Jetzt gehen wir zu den weiteren Parteien, zur SPÖ und den NEOS, den Regierungsparteien. Es ist aber nicht so hart wie bei den anderen, denn auf menschenrechtlicher Ebene in Bezug auf diese Thematik sind wir froh, dass wir zumindest Verbündete haben. Jetzt haben wir gesagt, es ist enorm wichtig, die Frauen und Mädchen in Afghanistan zu schützen, aber gleichzeitig ist auch wichtig, geflüchtete Frauen und Mädchen in Österreich, in Wien zu unterstützen. Das bedeutet, sie brauchen bedarfsgerechte Unterstützung in Bezug auf Behördengänge. Das kann jetzt bei der Anmeldung für Deutschkurs sein, das kann jetzt eine Anmeldung für den Kindergarten sein, et cetera.

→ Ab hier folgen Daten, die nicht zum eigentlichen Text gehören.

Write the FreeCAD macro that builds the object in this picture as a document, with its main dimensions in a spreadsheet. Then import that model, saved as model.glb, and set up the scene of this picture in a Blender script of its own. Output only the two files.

Ich habe diesen Antrag einmal gestellt, er wurde leider abgelehnt. Er wurde mit dem Argument abgelehnt, wir hätten ja eh genug Angebote und Ressourcen, die eben diesen Bereich dann abdecken.

 

Na ja, meine Recherchen schauen anders aus. Die Angebote in Wien sind leider rudimentär, und es wird trotzdem drauf beharrt, dass es eh schon viele Angebote gibt. Jetzt seien wir einmal ein bisschen realistisch, das stimmt so gar nicht.

 

Ihr erinnert euch sicher an den tragischen Fall der somalischen Frauen, an die zwei Frauen, die ermordet worden sind. Eine Frau wurde deswegen ermordet, weil sie der anderen Frau in Bezug auf die Behördengänge geholfen hat, weil sie ihr geholfen hat, damit sie selbstbestimmt ihr Leben gestalten kann, et cetera. Und genau dieser Antrag beläuft sich ja auf diesen Gedanken. Diese Frauen sollen nicht auf andere private Menschen, auf andere Freiwillige angewiesen sein, die ihnen sozusagen bei den Behördengängen helfen, sondern da braucht es eine finanzielle Unterstützung der Stadt, damit die Frauen eine unabhängige und auch eine professionelle Unterstützung in Anspruch nehmen können und sich damit auch gut integrieren können, sich damit auch mehr trauen und selbstbestimmt leben können, et cetera. Und das ist schaffbar. Wir reden jetzt wirklich von einer kleinen Personengruppe, und eine Stadt wie Wien kann sich das schon leisten, glaube ich.